-- Dataset excerpt --
● ● ● ● ●

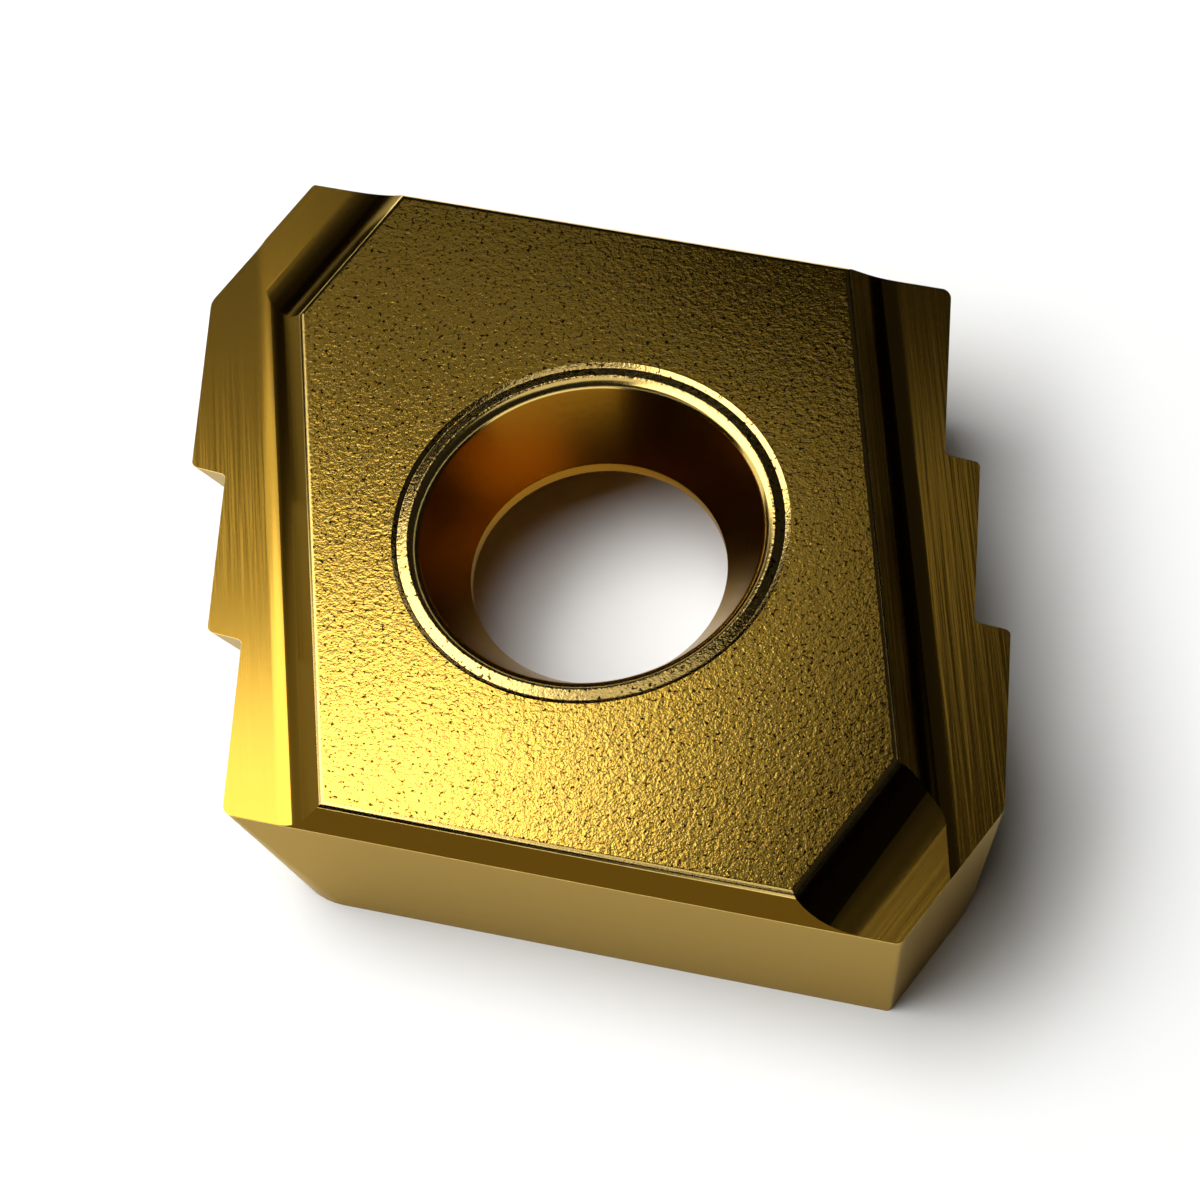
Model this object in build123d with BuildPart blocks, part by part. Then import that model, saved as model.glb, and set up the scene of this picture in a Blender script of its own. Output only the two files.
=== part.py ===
from build123d import *
import os
from math import cos, radians, sin, tan

# Carbide cutting insert, one sintered piece. Millimetres and degrees.
# Origin: on the clamp screw hole's axis, in the seating face. +Z points to the cutting face,
# X runs along the two straight flanks. The outline repeats after half a turn about Z.

# Heights above the seating face
pad_height = 5.1              # flat centre pad, the highest face
edge_height = 4.4             # level at which the outline below is given
side_edge_height = 4.4        # cutting edges of the stepped sides
corner_edge_height = 4.42     # cutting edges of the two cut corners
band_height = 4.38            # foot of the sloping band on the straight sides

# Outline, at edge_height
straight_width = 16.2         # across the two straight flanks
nose_offset = 6.05            # nose corner, sideways from the hole axis
tooth_lean = 11.8             # each tooth edge leans this much from the Y axis
step_depth = 0.8              # one tooth edge to the next, along X
low_step = -3.8               # where the lower step crosses, along Y
high_step = 0.22              # where the upper step crosses, along Y
step_tilt = 4.0               # step faces fall towards their root
corner_start = 4.53           # lower end of the cut corner, along Y
corner_angle = 69.0           # cut corner, from the X axis

# Relief of each flank, from the vertical
straight_relief = 7.4
tooth_relief = 10.0
step_relief = 20.0
corner_relief = 11.0

# Corner radii of the outline, at the pad's level and at the seating face
nose_radius = 0.1
nose_seat_radius = 1.5
heel_radius = 0.1             # between the cut corner and the first tooth
heel_seat_radius = 3.0
tip_radius = 0.18             # tooth tips
root_radius = 0.15            # tooth roots
corner_radius = 0.15          # between the cut corner and the straight flank

# Chip grooves, as ground from edge to pad
pad_to_side = 6.12            # hole axis to the pad's edge along the stepped sides
side_groove_angle = 19.0      # direction of the side groove, from the Y axis
side_rake = 0.5               # the ground floors fall inwards by this much
pad_to_corner = 8.9           # hole axis to the pad's edge along the cut corners
corner_rake = 0.5
wall_angle = 46.0             # groove wall, from the horizontal
side_groove_radius = 0.9
corner_groove_radius = 1.9
band_width = 0.3274           # sloping band along the straight sides, seen from above
pad_edge_radius = 0.18

# Screw hole, countersunk from the top and relieved from below
bore_radius = 2.83
sink_radius = 3.85
sink_angle = 60.0
lip_radius = 0.35
bore_land = 0.3               # straight wall left between the two cones
relief_angle = 72.0
ring_radius = 4.31            # fine groove round the countersink, at the pad's face
ring_inner_radius = 4.04
ring_depth = 0.1
ring_wall = 0.06

half_width = straight_width / 2
sink_depth = (sink_radius - bore_radius) / tan(radians(sink_angle / 2))
relief_depth = pad_height - sink_depth - bore_land
relief_radius = bore_radius + relief_depth * tan(radians(relief_angle / 2))
outside = straight_width      # reach of a cut that must run clear of the insert


def toothPoint(rank, y):
    # a point on tooth edge number rank, counted from the nose, at the height y along Y
    x = -nose_offset - rank * step_depth - (y + half_width) * tan(radians(tooth_lean))
    return Vector(x, y)


# Flanks in order, anticlockwise from the upper straight flank: a point, a heading and a relief
tooth_heading = 270 + tooth_lean
step_heading = 360 - step_tilt
flanks = [
    (Vector(0, half_width), 180, straight_relief),
    (toothPoint(2, corner_start), 180 + corner_angle, corner_relief),
    (toothPoint(2, high_step), tooth_heading, tooth_relief),
    (toothPoint(2, high_step), step_heading, step_relief),
    (toothPoint(1, low_step), tooth_heading, tooth_relief),
    (toothPoint(1, low_step), step_heading, step_relief),
    (toothPoint(0, low_step), tooth_heading, tooth_relief),
    (Vector(0, -half_width), 0, straight_relief),
]


def flankLine(flank, height):
    # the flank's line at a height: the relief draws it in below the edge level
    point, heading, relief = flank
    shift = (edge_height - height) * tan(radians(relief))
    inward = Vector(-sin(radians(heading)), cos(radians(heading)))
    return point + inward * shift, Vector(cos(radians(heading)), sin(radians(heading)))


def flankCorners(height):
    # where each flank meets the next, for one half of the outline
    corners = []
    for before, after in zip(flanks[:-1], flanks[1:]):
        p, u = flankLine(before, height)
        q, v = flankLine(after, height)
        reach = ((q.X - p.X) * v.Y - (q.Y - p.Y) * v.X) / (u.X * v.Y - u.Y * v.X)
        corners.append(p + u * reach)
    return corners


def radiusAt(pad_value, seat_value, height):
    # a corner radius that runs evenly from the seating face to the level of the pad
    return seat_value + (pad_value - seat_value) * height / pad_height


def outline(height):
    # rounded outline of the insert at a height
    half = flankCorners(height)
    radii = [
        corner_radius,
        radiusAt(heel_radius, heel_seat_radius, height),
        tip_radius,
        root_radius,
        tip_radius,
        root_radius,
        radiusAt(nose_radius, nose_seat_radius, height),
    ]
    with BuildSketch(Plane.XY.offset(height)) as section:
        Polygon(*[(p.X, p.Y) for p in half], *[(-p.X, -p.Y) for p in half], align=None)
        for corner, radius in zip(half, radii):
            for place in (corner, corner * -1):
                fillet(section.vertices().sort_by_distance(place)[0], radius=radius)
    return section.sketch


def groovePlane(outward):
    # section plane across a groove: local x runs outwards from the axis, local y runs up
    x_dir = Vector(cos(radians(outward)), sin(radians(outward)))
    return Plane(origin=(0, 0, 0), x_dir=x_dir, z_dir=(x_dir.Y, -x_dir.X, 0))


def grooveSection(plane, pad_edge, edge_reach, edge_level, rake, radius):
    # region above a ground chip groove: rake face from the cutting edge, round foot, wall
    wall = tan(radians(wall_angle))
    slope = tan(radians(rake))
    drop = pad_height - edge_level
    foot = (drop + slope * edge_reach + wall * pad_edge) / (wall + slope)
    foot_level = pad_height - wall * (foot - pad_edge)
    lip_level = foot_level + slope * (outside - foot)
    with BuildSketch(plane) as region:
        Polygon(
            (pad_edge - 1 / wall, pad_height + 1),
            (foot, foot_level),
            (outside, lip_level),
            (outside, pad_height + 1),
            align=None,
        )
        fillet(region.vertices().sort_by_distance(Vector(foot, foot_level))[0], radius=radius)
    return region.sketch


# Outlines of the blank, and the four chip grooves' sections
seat_outline = outline(0)
pad_outline = outline(pad_height)
nose = flankCorners(side_edge_height)[6]
heel = flankCorners(corner_edge_height)[1]
side_normal = Vector(-cos(radians(side_groove_angle)), -sin(radians(side_groove_angle)))
corner_normal = Vector(-sin(radians(corner_angle)), cos(radians(corner_angle)))
grooves = []
for turn in (0, 180):
    grooves.append(grooveSection(groovePlane(180 + side_groove_angle + turn), pad_to_side,
                                 nose.dot(side_normal), side_edge_height, side_rake,
                                 side_groove_radius))
    grooves.append(grooveSection(groovePlane(90 + corner_angle + turn), pad_to_corner,
                                 heel.dot(corner_normal), corner_edge_height, corner_rake,
                                 corner_groove_radius))

with BuildPart() as insert:
    # blank: seven flanks on each half turn, from the seating face to the level of the pad
    loft([seat_outline, pad_outline], ruled=True)

    # chip grooves behind the stepped edges and behind the cut corners, one on each side
    for groove in grooves:
        extrude(groove, amount=outside, both=True, mode=Mode.SUBTRACT)

    # sloping band between the pad and each straight flank
    pad_half_width = flankLine(flanks[0], band_height)[0].Y - band_width
    band_run = band_width / (pad_height - band_height)
    for side in (1, -1):
        with BuildSketch(Plane.YZ):
            Polygon(
                (side * (pad_half_width - band_run), pad_height + 1),
                (side * (pad_half_width + band_run * pad_height), 0),
                (side * outside, 0),
                (side * outside, pad_height + 1),
                align=None,
            )
        extrude(amount=outside, both=True, mode=Mode.SUBTRACT)

    pad = insert.faces().sort_by(Axis.Z)[-1]
    fillet(pad.outer_wire().edges(), radius=pad_edge_radius)

    # screw hole: countersink with a rounded lip, short straight wall, relief cone below
    with Locations(Plane.XY.offset(pad_height)):
        CounterSinkHole(radius=bore_radius, counter_sink_radius=sink_radius,
                        counter_sink_angle=sink_angle)
    with Locations(Plane.XY.reverse()):
        CounterSinkHole(radius=bore_radius, counter_sink_radius=relief_radius,
                        counter_sink_angle=relief_angle)
    mouth = insert.edges().filter_by(GeomType.CIRCLE).group_by(Axis.Z)[-1]
    fillet(mouth.sort_by_distance(Vector(sink_radius, 0, pad_height))[0], radius=lip_radius)

    # fine groove round the countersink
    with BuildSketch(Plane.XZ):
        Polygon(
            (ring_inner_radius, pad_height),
            (ring_radius - ring_wall, pad_height - ring_depth),
            (ring_radius + ring_wall, pad_height),
            align=None,
        )
    revolve(axis=Axis.Z, mode=Mode.SUBTRACT)

insert.part.label = "insert"

os.makedirs("parts", exist_ok=True)
export_step(insert.part, "parts/insert.step")
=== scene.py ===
import bpy
from math import atan2, cos, degrees, hypot, radians, sin, tan
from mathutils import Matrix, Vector


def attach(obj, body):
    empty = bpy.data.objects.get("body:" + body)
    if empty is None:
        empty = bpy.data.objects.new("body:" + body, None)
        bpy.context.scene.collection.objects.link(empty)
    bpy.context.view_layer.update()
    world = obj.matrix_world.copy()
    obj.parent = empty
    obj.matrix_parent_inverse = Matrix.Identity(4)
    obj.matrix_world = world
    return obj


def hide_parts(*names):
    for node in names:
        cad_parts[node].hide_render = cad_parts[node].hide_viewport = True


print("Loading the frame")
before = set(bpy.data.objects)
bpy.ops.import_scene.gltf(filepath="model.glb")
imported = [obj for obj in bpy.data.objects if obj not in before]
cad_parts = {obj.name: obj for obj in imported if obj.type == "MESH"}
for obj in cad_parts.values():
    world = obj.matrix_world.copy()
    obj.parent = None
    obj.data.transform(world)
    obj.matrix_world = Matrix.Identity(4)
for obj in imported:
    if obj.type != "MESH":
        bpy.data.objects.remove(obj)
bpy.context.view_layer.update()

mm = 0.001      # sizes below are in millimetres, angles in degrees and colours in sRGB hex


def hexColour(code):
    # sRGB hex to the linear values that the shader sockets take
    channels = [int(code[i:i + 2], 16) / 255 for i in (0, 2, 4)]
    return [c / 12.92 if c <= 0.04045 else ((c + 0.055) / 1.055) ** 2.4 for c in channels] + [1.0]


def addNode(tree, kind, inputs=None, **settings):
    # adds a node with its settings, its values and its incoming links
    node = tree.nodes.new(kind)
    for name, value in settings.items():
        setattr(node, name, value)
    for socket, value in (inputs or {}).items():
        if isinstance(value, bpy.types.NodeSocket):
            tree.links.new(value, node.inputs[socket])
        else:
            node.inputs[socket].default_value = value
    return node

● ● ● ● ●

-- Exercise prompt --
Only the lines from the line with "revolve(axis=Axis.Z, mode=Mode.SUBTRACT)" to the line with "obj.parent = empty", inclusive, are to be printed, exactly as they appear.

-- The result --
    revolve(axis=Axis.Z, mode=Mode.SUBTRACT)

insert.part.label = "insert"

os.makedirs("parts", exist_ok=True)
export_step(insert.part, "parts/insert.step")
=== scene.py ===
import bpy
from math import atan2, cos, degrees, hypot, radians, sin, tan
from mathutils import Matrix, Vector


def attach(obj, body):
    empty = bpy.data.objects.get("body:" + body)
    if empty is None:
        empty = bpy.data.objects.new("body:" + body, None)
        bpy.context.scene.collection.objects.link(empty)
    bpy.context.view_layer.update()
    world = obj.matrix_world.copy()
    obj.parent = empty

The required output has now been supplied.